The New ‘Walking Dead’ Spinoff Will Finally Answer A Huge Question About Rick

Including finally explaining where that helicopter is from.

AMC’s new show The Walking Dead: World Beyond doesn’t really connect to The Walking Dead, aside from the fact that they both unfold amid a zombie apocalypse. The spinoff revolves around entirely new characters, and is overall "pretty independent" from the original series, The Walking Dead universe’s chief content officer Scott Gimple told IGN. However, the shows do share certain details and histories, and World Beyond will help to finally fill in some blanks left by Rick Grime’s (Andrew Lincoln) departure in The Walking Dead Season 9.

During the show’s 2020 virtual Comic-Con panel in July, Gimple explained that World Beyond is "a peek into the mythology" of the upcoming movie trilogy centered around Rick.
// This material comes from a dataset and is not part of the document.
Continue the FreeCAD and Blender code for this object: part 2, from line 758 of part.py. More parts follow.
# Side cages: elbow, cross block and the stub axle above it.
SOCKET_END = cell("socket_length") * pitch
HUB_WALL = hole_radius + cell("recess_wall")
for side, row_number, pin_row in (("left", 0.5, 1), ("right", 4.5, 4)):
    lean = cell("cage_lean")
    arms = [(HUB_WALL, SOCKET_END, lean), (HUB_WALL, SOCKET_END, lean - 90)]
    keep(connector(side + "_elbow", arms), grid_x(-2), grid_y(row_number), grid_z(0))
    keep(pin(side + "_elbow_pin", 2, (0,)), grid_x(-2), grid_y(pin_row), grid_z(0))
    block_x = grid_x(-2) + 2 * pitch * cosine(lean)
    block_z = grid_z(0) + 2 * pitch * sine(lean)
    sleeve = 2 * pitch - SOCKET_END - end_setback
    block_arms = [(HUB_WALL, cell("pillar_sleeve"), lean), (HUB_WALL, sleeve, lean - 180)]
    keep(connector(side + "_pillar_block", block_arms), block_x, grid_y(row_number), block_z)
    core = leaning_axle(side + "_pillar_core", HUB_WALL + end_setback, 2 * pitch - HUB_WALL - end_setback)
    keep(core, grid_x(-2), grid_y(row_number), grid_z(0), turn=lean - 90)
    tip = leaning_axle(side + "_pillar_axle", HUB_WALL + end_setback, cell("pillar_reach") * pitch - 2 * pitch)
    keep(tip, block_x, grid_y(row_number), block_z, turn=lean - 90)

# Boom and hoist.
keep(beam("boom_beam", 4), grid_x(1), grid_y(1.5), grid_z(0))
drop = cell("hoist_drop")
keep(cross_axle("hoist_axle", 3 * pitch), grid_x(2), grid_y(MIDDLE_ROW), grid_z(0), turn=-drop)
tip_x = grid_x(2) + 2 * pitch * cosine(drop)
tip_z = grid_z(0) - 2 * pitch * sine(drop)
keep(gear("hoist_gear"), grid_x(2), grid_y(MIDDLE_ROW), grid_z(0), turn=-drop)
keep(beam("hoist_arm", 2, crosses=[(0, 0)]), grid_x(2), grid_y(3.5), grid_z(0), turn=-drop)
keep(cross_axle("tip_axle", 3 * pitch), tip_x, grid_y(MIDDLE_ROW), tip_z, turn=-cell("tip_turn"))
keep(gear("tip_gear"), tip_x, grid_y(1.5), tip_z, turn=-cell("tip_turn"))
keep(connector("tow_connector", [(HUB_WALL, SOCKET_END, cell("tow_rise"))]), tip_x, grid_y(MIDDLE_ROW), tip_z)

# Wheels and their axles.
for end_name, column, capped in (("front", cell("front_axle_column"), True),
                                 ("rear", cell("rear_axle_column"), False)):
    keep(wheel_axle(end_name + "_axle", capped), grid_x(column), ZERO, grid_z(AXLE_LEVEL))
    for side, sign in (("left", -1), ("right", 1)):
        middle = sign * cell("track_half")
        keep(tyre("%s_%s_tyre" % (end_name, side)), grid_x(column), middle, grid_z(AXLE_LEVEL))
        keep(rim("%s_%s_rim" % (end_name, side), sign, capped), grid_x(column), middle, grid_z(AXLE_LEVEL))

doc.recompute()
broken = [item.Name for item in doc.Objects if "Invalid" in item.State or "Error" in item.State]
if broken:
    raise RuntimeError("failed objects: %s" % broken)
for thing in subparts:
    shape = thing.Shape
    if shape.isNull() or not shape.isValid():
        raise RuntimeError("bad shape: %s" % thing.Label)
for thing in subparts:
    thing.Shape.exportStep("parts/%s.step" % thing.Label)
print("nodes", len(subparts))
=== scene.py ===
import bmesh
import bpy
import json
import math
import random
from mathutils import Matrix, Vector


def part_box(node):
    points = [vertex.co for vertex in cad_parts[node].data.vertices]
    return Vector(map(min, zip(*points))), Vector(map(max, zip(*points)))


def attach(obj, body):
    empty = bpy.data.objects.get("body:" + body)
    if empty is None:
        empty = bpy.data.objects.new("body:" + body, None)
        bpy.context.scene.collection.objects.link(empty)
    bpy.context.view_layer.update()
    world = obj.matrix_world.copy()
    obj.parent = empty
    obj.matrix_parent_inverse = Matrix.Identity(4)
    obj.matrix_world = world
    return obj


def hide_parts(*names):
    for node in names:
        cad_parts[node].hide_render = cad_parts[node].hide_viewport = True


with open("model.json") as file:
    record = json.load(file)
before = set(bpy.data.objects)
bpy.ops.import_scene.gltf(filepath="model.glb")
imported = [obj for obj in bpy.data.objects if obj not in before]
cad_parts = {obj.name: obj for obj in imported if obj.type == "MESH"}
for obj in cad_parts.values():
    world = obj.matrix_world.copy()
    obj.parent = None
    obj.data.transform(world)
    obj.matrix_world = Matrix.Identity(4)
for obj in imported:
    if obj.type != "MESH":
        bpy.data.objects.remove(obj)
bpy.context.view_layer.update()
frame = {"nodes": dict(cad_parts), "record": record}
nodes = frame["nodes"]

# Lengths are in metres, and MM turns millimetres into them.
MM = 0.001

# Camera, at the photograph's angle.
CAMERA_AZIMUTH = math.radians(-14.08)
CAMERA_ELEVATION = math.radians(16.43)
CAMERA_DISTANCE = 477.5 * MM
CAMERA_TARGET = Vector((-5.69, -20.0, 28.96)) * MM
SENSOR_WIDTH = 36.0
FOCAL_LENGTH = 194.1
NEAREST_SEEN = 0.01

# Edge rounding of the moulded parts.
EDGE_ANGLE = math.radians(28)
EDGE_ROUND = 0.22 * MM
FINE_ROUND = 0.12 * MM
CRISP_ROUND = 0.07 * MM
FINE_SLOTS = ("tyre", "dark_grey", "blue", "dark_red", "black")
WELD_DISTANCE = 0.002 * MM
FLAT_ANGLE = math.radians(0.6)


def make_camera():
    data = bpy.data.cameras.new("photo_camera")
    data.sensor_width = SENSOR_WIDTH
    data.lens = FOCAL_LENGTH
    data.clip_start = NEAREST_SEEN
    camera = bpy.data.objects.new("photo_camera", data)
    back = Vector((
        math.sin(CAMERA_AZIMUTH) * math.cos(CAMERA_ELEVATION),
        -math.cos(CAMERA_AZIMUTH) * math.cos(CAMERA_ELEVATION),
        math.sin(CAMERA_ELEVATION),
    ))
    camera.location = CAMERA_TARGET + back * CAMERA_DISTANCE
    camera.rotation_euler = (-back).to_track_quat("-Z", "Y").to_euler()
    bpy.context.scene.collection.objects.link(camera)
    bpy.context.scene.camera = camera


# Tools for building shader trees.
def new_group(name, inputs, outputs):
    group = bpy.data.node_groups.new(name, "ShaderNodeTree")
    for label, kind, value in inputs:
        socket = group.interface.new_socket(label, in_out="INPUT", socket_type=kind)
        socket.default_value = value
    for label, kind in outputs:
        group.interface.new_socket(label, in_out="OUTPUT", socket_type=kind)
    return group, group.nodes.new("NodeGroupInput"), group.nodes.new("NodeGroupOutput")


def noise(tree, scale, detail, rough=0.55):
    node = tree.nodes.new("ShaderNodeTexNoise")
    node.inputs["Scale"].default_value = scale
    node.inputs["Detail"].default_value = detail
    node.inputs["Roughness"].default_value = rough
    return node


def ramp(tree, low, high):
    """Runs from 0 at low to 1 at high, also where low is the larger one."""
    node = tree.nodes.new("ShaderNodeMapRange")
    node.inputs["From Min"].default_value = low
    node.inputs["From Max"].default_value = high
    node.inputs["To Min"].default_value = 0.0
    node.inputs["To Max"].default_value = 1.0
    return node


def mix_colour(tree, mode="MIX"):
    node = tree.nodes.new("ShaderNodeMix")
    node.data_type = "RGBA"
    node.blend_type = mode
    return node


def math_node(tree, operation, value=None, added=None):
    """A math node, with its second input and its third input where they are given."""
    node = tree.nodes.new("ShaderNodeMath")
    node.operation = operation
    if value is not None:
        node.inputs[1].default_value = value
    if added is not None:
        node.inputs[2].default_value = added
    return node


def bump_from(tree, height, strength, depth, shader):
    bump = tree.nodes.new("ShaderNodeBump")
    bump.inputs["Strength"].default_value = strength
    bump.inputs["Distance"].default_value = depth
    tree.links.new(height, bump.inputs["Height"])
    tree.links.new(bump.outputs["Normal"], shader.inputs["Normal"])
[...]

Most notably, AMC’s blog revealed that World Beyond will finally reveal where that helicopter that saved Rick is from. Painted with the image of three interconnected rings, the chopper belongs to a colony known as the Civic Republic Military (CRM). They’re a formidable community led by Elizabeth (Julia Ormond) that has technology and an impressive geographic reach — from Texas to Virginia to Nebraska — far beyond anything seen in The Walking Dead.

Though the CRM does seemingly save Rick, Althea discovers in Fear the Walking Dead that the CRM is a pretty shady organization. “If you see someone wearing this jacket, you should be afraid," a CRM soldier named Isabelle explains to Althea. "We are a force who are not living for ourselves or for now. You have your stories, already making every day the past. We have the future.” Though Isabelle doesn’t tell Althea the CRM’s location, she does say that the community is focused on rebuilding society for the future by any means necessary.
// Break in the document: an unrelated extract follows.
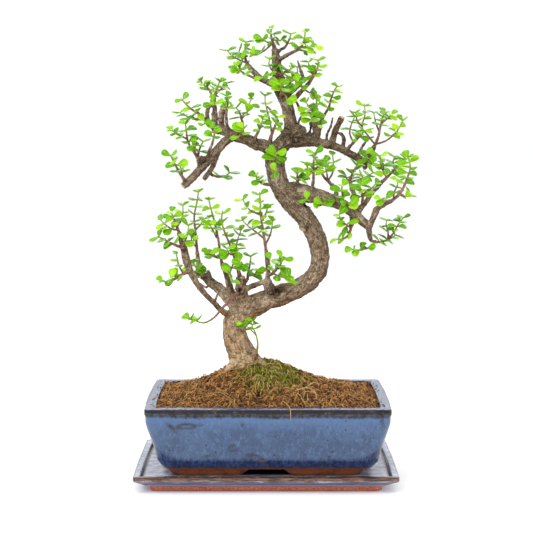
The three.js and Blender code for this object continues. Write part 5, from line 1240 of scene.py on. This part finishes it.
def cut_faces(points):
    """Which points lie on sawn ends, how far each is from its face's middle, and the dark bark round it."""
    cut, reach, scorched = np.zeros((3, len(points)))
    for name, curve_points in wood_curves:
        if name not in CUT_LIMBS:
            continue
        (before, _), (end, radius) = curve_points[-2:]
        axis = unit(end - before)
        arm = points - end
        along = arm @ axis
        across = np.linalg.norm(arm - along[:, None] * axis, axis=1)
        on_face = (along > -0.5) & (along < 2.5) & (across < radius * 0.9)
        cut[on_face] = 1
        reach[on_face] = across[on_face]
        around = band(across, radius * 1.05, radius * 0.2) * (along > -radius * 0.6) * (along < 2.5)
        scorched = np.maximum(scorched, around)
    return cut, reach, scorched


def wood_piece(look):
    coordinates = LimbCoordinates()
    slowed = np.array([1, 1, 0.25])
    soup = Soup()
    points, edges, faces = fused_wood()
    points = smoothed(points, edges, FUSE["smooth"])
    normals = normals_of(points, faces)
    grain, radius = coordinates.of(points)
    cut, reach, scorched = cut_faces(points)
    points = points + normals * ((0.25 + bark_relief(grain, radius, points)) * (1 - cut))[:, None]
    points, hollow, burl = carve(points, normals)
    soup.add(points, faces, grain=grain * slowed, hollow=hollow, burl=np.maximum(burl, scorched), cut=cut,
             under=underside(points, faces), rings=np.column_stack([reach, reach * 0, reach * 0]),
             thin=np.clip(1.3 - radius / 3.5, 0, 1))
    for _, curve_points in wood_curves:
        if is_thick(curve_points):
            continue
        curve = smooth_path(curve_points, TWIG["spacing"])
        along = np.arange(len(curve)) * TWIG["spacing"]
        curve[:, 3] *= 1 + TWIG["swell"] * np.cos(along * 2 * math.pi / TWIG["scar_every"])
        points, faces = tube_mesh(curve, TWIG["sides"])
        grain, _ = coordinates.of(points)
        points = points + normals_of(points, faces) * (shaped_noise(points, 2.0, 7)[:, None] * 0.14)
        soup.add(points, faces, grain=grain * slowed, hollow=0, burl=0, cut=0, under=underside(points, faces),
                 rings=np.zeros((len(points), 3)), thin=1)
    soup.piece("bark", look, "bark", "trunk")


wood_piece(bark_look())


# Pot, saucer and soil: rounded rectangular outlines, one above the other
SIDE_STEP = 2.0
CORNER_STEPS = 9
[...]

If, at this point, you’re getting Hunger Games vibes, that’s very much intentional. Gimple explained to Decider that World Beyond focuses on a group of Gen Zers who grew up in the CRM, so it has "a younger point of view" that makes it "tonally very different" from The Walking Dead. "There’s an innocence about it — and I don’t just mean how old the characters are," he said. "It’s people who grew up in a place of safety … [they] have been living relatively first world lives. They have an awareness of what walkers are, and the dangers are, but they just don’t deal with them on a daily basis."
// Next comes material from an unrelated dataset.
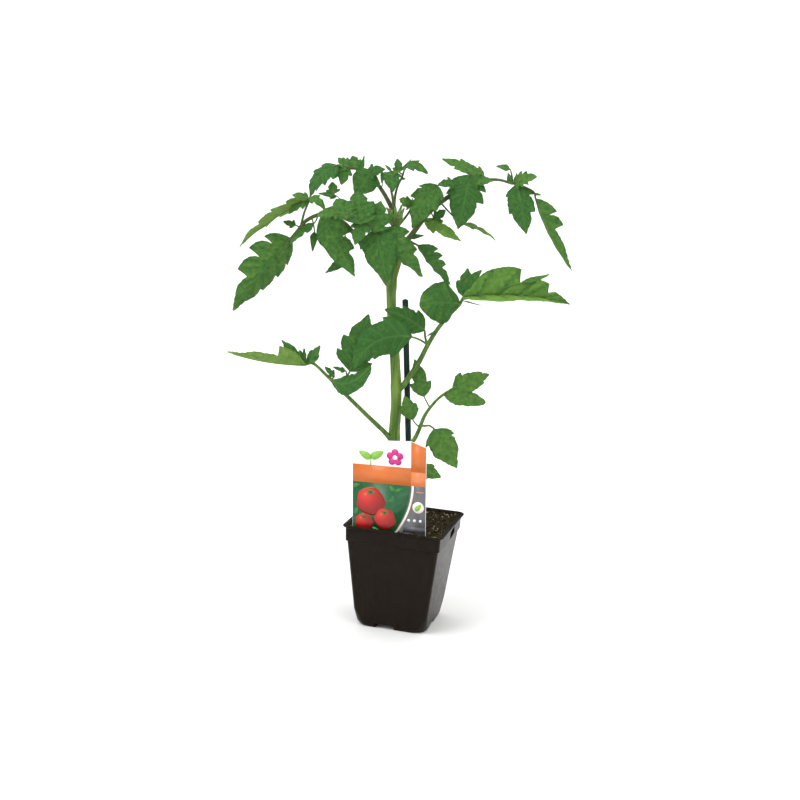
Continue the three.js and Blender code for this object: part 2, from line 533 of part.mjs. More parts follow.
// A sheet of triangles made into a closed plate, given the loop round its edge.
function thickened(points, triangles, loop, thickness) {
  const normals = points.map(() => new THREE.Vector3());
  triangles.forEach((face) => {
    const [a, b, c] = face.map((i) => points[i]);
    const normal = new THREE.Vector3().crossVectors(b.clone().sub(a), c.clone().sub(a));
    face.forEach((i) => normals[i].add(normal));
  });
  normals.forEach((normal) => normal.normalize());
  const offset = (distance) => points.map((p, i) => p.clone().addScaledVector(normals[i], distance));
  const count = points.length;
  const under = triangles.map(([a, b, c]) => [a + count, c + count, b + count]);
  const walls = loop.flatMap((a, i) => {
    const b = loop[(i + 1) % loop.length];
    return [[a, a + count, b], [b, a + count, b + count]];
  });
  return solid([...offset(thickness / 2), ...offset(-thickness / 2)], [...triangles, ...under, ...walls]);
}

function centreLine(route) {
  return new THREE.CatmullRomCurve3(route, false, 'centripetal').getSpacedPoints(route.length * 8);
}

function nearest(points, target) {
  return points.reduce((best, p) => (p.distanceTo(target) < best.distanceTo(target) ? p : best));
}

// The leaflets of one leaf. Each small stalk starts on the centre line of what it grows from, the
// leaf's own stalk or an earlier leaflet's, and runs a little way into its blade.
function foliage(leaflets, mainRoute) {
  const lines = centreLine(mainRoute);
  return leaflets.flatMap((leaflet) => {
    const points = leaflet.stalk.map(planted);
    const start = nearest(lines, points[0]);
    if (points.at(-1).distanceTo(start) < SUNK_BASE) return [blade(leaflet)];
    const between = points.filter((p) => p.distanceTo(start) > 1);
    const route = [start, ...between, bladeShape(leaflet)(STALK_REACH, 1, 0)];
    lines.push(...centreLine(route));
    const large = leaflet.width > SMALL_BLADE;
    const radius = large ? 1.1 : 0.75;
    return [blade(leaflet), stalk(route, [radius + 0.2, radius, 0.6], large ? 4 : 3)];
  });
}

function stemRoute() {
  return STEM.route.map(planted);
}

function makeStem() {
  const route = stemRoute();
  const roots = ROOTS.map((root) => stalk(root.map(planted), ROOT_RADII, ROOT_SIDES));
  return joined([stalk(route, STEM.radii, STEM_SIDES), ...roots, ...foliage(STEM.leaflets, route)]);
}

function makeStemClearance() {
  const roots = ROOTS.map((root) => stalk(root.map(planted), ROOT_RADII, ROOT_SIDES, GAP * 1.4));
  const route = stemRoute();
  route.at(-1).z += GAP;
  return joined([stalk(route, STEM.radii, STEM_SIDES, GAP), ...roots]);
}

function makeLeaf({ route, radii, leaflets }, clearance) {
  const points = route.map(planted);
  const whole = joined([stalk(points, radii, LEAF_STALK_SIDES), ...foliage(leaflets, points)]);
  return mainBody(whole.subtract(clearance));
}

function makePot() {
  const lip = LIP_WIDTH / 2;
  const collar = COLLAR_WIDTH / 2;
  const bodyTop = BODY_TOP_WIDTH / 2;
  const base = BASE_WIDTH / 2;
  const step = POT_HEIGHT - COLLAR_HEIGHT;
  const top = CORNER_RADIUS_TOP;
  const bottom = CORNER_RADIUS_BASE;
  const slope = (z) => lerp(base, bodyTop, z / step);
  const corner = (z) => lerp(bottom, top, Math.min(1, z / CORNER_RISE));
  const outside = [
    [base - 5 * EDGE, bottom - 2 * EDGE, 0],
    [base - 2 * EDGE, bottom, EDGE],
    ...[FOOT_ROUNDING, CORNER_RISE / 2, CORNER_RISE].map((z) => [slope(z), corner(z), z]),
    [bodyTop, top, step],
    [collar, top, step + 2 * EDGE],
    [collar + EDGE, top, POT_HEIGHT - LIP_THICKNESS],
    [lip - EDGE, LIP_CORNER, POT_HEIGHT - LIP_THICKNESS + EDGE],
    [lip, LIP_CORNER, POT_HEIGHT - LIP_THICKNESS + 2 * EDGE],
    [lip, LIP_CORNER, POT_HEIGHT - EDGE],
    [lip - EDGE, LIP_CORNER, POT_HEIGHT],
  ];
  const inside = [
    [lip - WALL, LIP_CORNER - WALL, POT_HEIGHT],
    [lip - WALL - EDGE, LIP_CORNER - WALL - EDGE, POT_HEIGHT - 2 * EDGE],
    [collar + EDGE - WALL, top - WALL, POT_HEIGHT - 2 * EDGE],
    [collar - WALL, top - WALL, POT_HEIGHT - 4 * EDGE],
    [collar - WALL - EDGE, top - WALL, step + WALL],
    [bodyTop - WALL, top - WALL, step],
    [slope(CORNER_RISE) - WALL, top - WALL, CORNER_RISE],
    [slope(FLOOR) - WALL, corner(FLOOR) - WALL, FLOOR],
  ];
  const rings = [...outside, ...inside].map(([half, radius, z]) => squareRing(half, radius, z));
  let pot = loft(rings);
  for (let i = 0; i < 4; i++) {
    const angle = i * Math.PI / 2;
    const recess = new THREE.BoxGeometry(DRAIN_WIDTH, 2 * DRAIN_DEPTH, 2 * DRAIN_HEIGHT);
    recess.translate(DRAIN_SHIFT, base, 0);
    recess.rotateZ(angle);
    const hole = new THREE.CylinderGeometry(DRAIN_HOLE / 2, DRAIN_HOLE / 2, 3 * FLOOR, 12);
    hole.rotateX(Math.PI / 2);
    hole.translate(DRAIN_SHIFT, base - DRAIN_DEPTH + DRAIN_HOLE / 2 + EDGE, 0);
    hole.rotateZ(angle);
    pot = pot.subtract(solidOf(recess)).subtract(solidOf(hole));
  }
  const slot = new THREE.BoxGeometry(SLOT.width, SLOT.width, SLOT.height);
  slot.rotateX(radians(SLOT.slant));
  slot.translate(COLLAR_WIDTH / 2, SLOT.y, SLOT.z);
  return pot.subtract(solidOf(slot));
}

// Small repeatable variations, always the same for the same number.
function scatter(seed) {
  const value = Math.sin(seed * 127.1 + 311.7) * 43758.5453;
  return value - Math.floor(value);
}

function makeSoil(cuts) {
  const step = POT_HEIGHT - COLLAR_HEIGHT;
  const inner = (z) => lerp(BASE_WIDTH / 2, BODY_TOP_WIDTH / 2, z / step) - WALL - 2 * GAP;
  const corner = CORNER_RADIUS_TOP - WALL;
  const topHalf = COLLAR_WIDTH / 2 - WALL - 1.3 * GAP;
  const rings = [
    squareRing(inner(FLOOR), CORNER_RADIUS_BASE - WALL, FLOOR + GAP),
    squareRing(inner(CORNER_RISE), corner, CORNER_RISE + GAP),
    squareRing(inner(step), corner, step - 2 * EDGE),
    squareRing(topHalf - EDGE, corner, step + 2 * WALL),
  ];
  for (let i = 0; i < SOIL_RINGS; i++) {
    const share = 1 - i / SOIL_RINGS;
    const ring = squareRing(topHalf * share, corner * share, SOIL_TOP - SOIL_CROWN * share);
    ring.forEach((p, j) => {
      p.z += (scatter(i * ring.length + j) - 0.5) * SOIL_ROUGHNESS;
    });
    rings.push(ring);
  }
  return mainBody(cuts.reduce((soil, cut) => soil.subtract(cut), loft(rings)));
}

// The stake stands between the stem and the right side and leans with the stem.
const STAKE_FOOT = [13, 8, 14];
const STAKE_HEAD = [-13, 8, 336];

function makeStake(extra = 0) {
  const profile = [[0, 0], [STAKE_RADIUS / 2, 0], [STAKE_RADIUS, STAKE_POINT]];
  for (let at = STAKE_KNOT_SPACING; at < STAKE_LENGTH; at += STAKE_KNOT_SPACING) {
    profile.push([STAKE_RADIUS, at - STAKE_RADIUS], [STAKE_RADIUS + STAKE_KNOT_RISE, at],
      [STAKE_RADIUS, at + STAKE_RADIUS]);
  }
  profile.push([STAKE_RADIUS, STAKE_LENGTH - 1], [STAKE_RADIUS - 1, STAKE_LENGTH], [0, STAKE_LENGTH]);
  const points = profile.map(([radius, z]) => new THREE.Vector2(radius > 0 ? radius + extra : 0, z));
  const geometry = new THREE.LatheGeometry(points, STAKE_SIDES);
  geometry.rotateX(Math.PI / 2);
  const foot = planted(STAKE_FOOT);
  const direction = planted(STAKE_HEAD).sub(foot).normalize();
  geometry.applyQuaternion(new THREE.Quaternion().setFromUnitVectors(UP, direction));
  geometry.translate(foot.x, foot.y, foot.z);
  return solidOf(geometry);
}

// The label: a card with round corners, its right strip cut lower, on a spike in the soil.
const LABEL_BOTTOM = 98.5;
const LABEL_CENTRE = -4.5;
const LABEL_Y = -43;

function labelOutline(extra) {
  const half = LABEL_WIDTH / 2 + extra;
  const top = LABEL_HEIGHT - LABEL_KINK + extra;
  const foot = LABEL_SPIKE_FOOT_HALF + extra;
  const shape = new THREE.Shape();
  shape.moveTo(-half + LABEL_CORNER, -extra);
  shape.lineTo(-LABEL_SPIKE_HALF - extra, -LABEL_SPIKE_TAPER);
  shape.lineTo(-foot, -LABEL_SPIKE_LENGTH - extra);
  shape.lineTo(foot, -LABEL_SPIKE_LENGTH - extra);
  shape.lineTo(LABEL_SPIKE_HALF + extra, -LABEL_SPIKE_TAPER);
  shape.lineTo(half - LABEL_CORNER, -extra);
  shape.quadraticCurveTo(half, -extra, half, LABEL_CORNER);
  shape.lineTo(half, top - LABEL_SHOULDER + LABEL_KINK);
  shape.lineTo(half - LABEL_STRIP_WIDTH, top + LABEL_KINK);
  shape.lineTo(-half + LABEL_CORNER, top);
  shape.quadraticCurveTo(-half, top, -half, top - LABEL_CORNER);
  shape.lineTo(-half, LABEL_CORNER);
  shape.quadraticCurveTo(-half, -extra, -half + LABEL_CORNER, -extra);
  return shape;
}

function makeLabel(extra = 0) {
  const depth = LABEL_THICKNESS + 2 * extra;
  const outline = labelOutline(extra);
  const geometry = new THREE.ExtrudeGeometry(outline, { depth, bevelEnabled: false, curveSegments: 4 });
  geometry.translate(0, 0, -depth / 2);
  geometry.rotateX(Math.PI / 2 + LABEL_TIP_FORWARD);
  geometry.rotateY(-LABEL_LEAN);
  geometry.translate(LABEL_CENTRE, LABEL_Y, LABEL_BOTTOM);
  return solidOf(geometry);
}

// The assembly.

const finish = {
  pot: new THREE.MeshStandardMaterial({ color: 0x2a2623, roughness: 0.42, metalness: 0 }),
  soil: new THREE.MeshStandardMaterial({ color: 0x2e2618, roughness: 0.95, metalness: 0 }),
  stem: new THREE.MeshStandardMaterial({ color: 0x6f9340, roughness: 0.6, metalness: 0 }),
  leaf: new THREE.MeshStandardMaterial({ color: 0x3f7a34, roughness: 0.55, metalness: 0 }),
  youngLeaf: new THREE.MeshStandardMaterial({ color: 0x5f9a3c, roughness: 0.55, metalness: 0 }),
  stake: new THREE.MeshStandardMaterial({ color: 0x12262a, roughness: 0.5, metalness: 0 }),
  label: new THREE.MeshStandardMaterial({ color: 0xee7a2e, roughness: 0.35, metalness: 0 }),
};

const group = new THREE.Group();

function addPiece(name, manifold, material) {
  const mesh = new THREE.Mesh(geometryOf(manifold), material);
  mesh.name = name;
  group.add(mesh);
}

const stemClearance = makeStemClearance();
addPiece('pot', makePot(), finish.pot);
addPiece('soil', makeSoil([stemClearance, makeStake(GAP), makeLabel(GAP)]), finish.soil);
addPiece('stake', makeStake(), finish.stake);
addPiece('label', makeLabel(), finish.label);
addPiece('stem', makeStem(), finish.stem);
for (const [name, leaf] of Object.entries(LEAVES)) {
  addPiece(name, makeLeaf(leaf, stemClearance), name.startsWith('young') ? finish.youngLeaf : finish.leaf);
}

export default group;
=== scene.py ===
"""A young tomato plant in a square plastic pot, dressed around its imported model.

Sizes and places are millimetres in the pot's frame, as in the part's source: +Z is up and the
origin is the middle of the pot's base. Meshes and lights are turned into metres by MM.
"""

import itertools
import math

import bpy
import numpy as np
from mathutils import Matrix, Vector, noise


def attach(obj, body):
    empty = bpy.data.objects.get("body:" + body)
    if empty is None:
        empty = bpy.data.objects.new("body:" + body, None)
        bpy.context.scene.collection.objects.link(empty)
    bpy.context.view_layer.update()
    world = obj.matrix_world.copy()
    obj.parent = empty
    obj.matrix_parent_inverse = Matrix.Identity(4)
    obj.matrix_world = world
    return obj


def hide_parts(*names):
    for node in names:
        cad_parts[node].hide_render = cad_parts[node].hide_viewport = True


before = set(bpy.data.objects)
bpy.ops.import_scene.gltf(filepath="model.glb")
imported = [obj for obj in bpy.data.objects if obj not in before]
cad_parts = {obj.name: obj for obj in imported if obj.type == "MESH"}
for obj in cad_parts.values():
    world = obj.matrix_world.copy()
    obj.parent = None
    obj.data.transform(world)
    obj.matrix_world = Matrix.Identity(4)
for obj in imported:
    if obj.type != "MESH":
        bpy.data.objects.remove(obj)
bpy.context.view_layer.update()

MM = 0.001
SEED = 20

# The camera that fits the photograph, found from the pot's corners: it stands to the right of the
# pot's front face, looks down a little, and is rolled. Its target is a point of the plant.
CAMERA_TURN = math.radians(14.5)
CAMERA_PITCH = math.radians(12.1)
CAMERA_ROLL = math.radians(3.4)
CAMERA_DISTANCE = 1500
CAMERA_TARGET_ACROSS = -12.2
CAMERA_TARGET_HEIGHT = 233.3
FOCAL_PIXELS = 1479
FRAME_PIXELS = 800
SENSOR_WIDTH = 36

# The pot, as in the part's source.
LIP_WIDTH = 105
POT_HEIGHT = 108.5
COLLAR_HEIGHT = 17
COLLAR_WIDTH = 98
BODY_TOP_WIDTH = 95
BASE_WIDTH = 74
WALL = 1.4
FLOOR = 6.5
CORNER_RADIUS_TOP = 4
CORNER_RADIUS_BASE = 14
CORNER_RISE = 18
CORNER_STEPS = 12
FOOT_ROUNDING = 4
LIP_THICKNESS = 2.2
LIP_CORNER = 8
EDGE = 0.5
DRAIN_WIDTH = 20
DRAIN_DEPTH = 14
DRAIN_HEIGHT = 5
DRAIN_HOLE = 8
DRAIN_SHIFT = 5.5
SLOT = {"width": 18, "height": 8, "slant": 12, "y": 9, "z": 98}

# The soil's surface.
SOIL_TOP = 107.2
SOIL_CROWN = 1.2
SOIL_RELIEF = 1.1
SOIL_RINGS = 46
SOIL_RING_POINTS = 340
SOIL_GAP = 0.4
SOIL_GAP_BELOW = 0.6
CLOD_COUNT = 2600
CLOD_SIZES = (0.45, 1.95)
FIBRE_COUNT = 70
FIBRE_LENGTHS = (2, 7)
FIBRE_RADII = (0.15, 0.42)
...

The journey that Iris (Aliyah Royale), Hope (Alexa Mansour), Silas (Hal Cumpston), and Elton (Nicolas Cantu) go on, then, is about having to "face growing up," Gimple continued. It appears they make a choice to leave the CRM, a "heroic" move that’s part of a "very personal reason, a quest of sorts."

Ultimately, World Beyond is only meant to be two seasons, but it does feel relevant to younger audiences. The Walking Dead is a pretty dismal show about the end of the world, but World Beyond pushes back on that cynicism, asserting there has to be a world after the apocalypse for the next generation.